The further development was announced “sensationally” by Nelly the cook at breakfast not long afterward: “Mrs. Murry’s dead! It says so in the paper.”
But this is one strand only among the many other themes which could be traced through the 600-odd pages of these letters. Her literary judgments are quick, definite, very much her own. Reading Ulysses becomes a martyrdom; unshockable by the buggery of Bloomsbury, she is nevertheless shocked by Bloom, and sets her lines of demarcation against Joyce, in spite of Eliot’s recommendation: “a gallant approach,” then “smash and splinters.” But “Tom Eliot’s poem” pleases her at first reading, for sound if not for sense (it was The Waste Land).
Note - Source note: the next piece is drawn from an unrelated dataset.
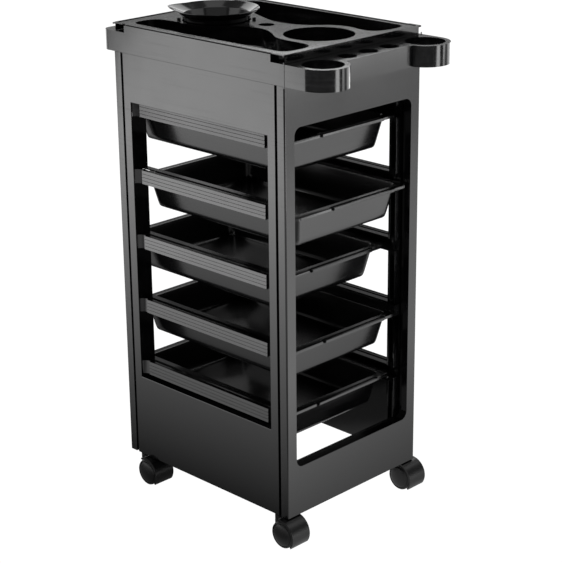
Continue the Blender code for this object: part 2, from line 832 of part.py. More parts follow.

She chides Gerald Brenan for solitariness, his young man’s habit of holding books up before his eyes—“French literature falls like a blue tint over the landscape”—but rejoices herself in the tint of Proust, “as if a miracle were being done before my eyes.” Clan loyalty makes her over-praise Lytton. She cares for Forster’s good opinion, ventures none on his work. Perhaps the most arresting statement in the whole volume is her remark to him that her insanities have “done instead of religion.”
The editing of these letters is scrupulous, attentive, and perceptive; and the index a comprehensive one, which cannot always be said these days.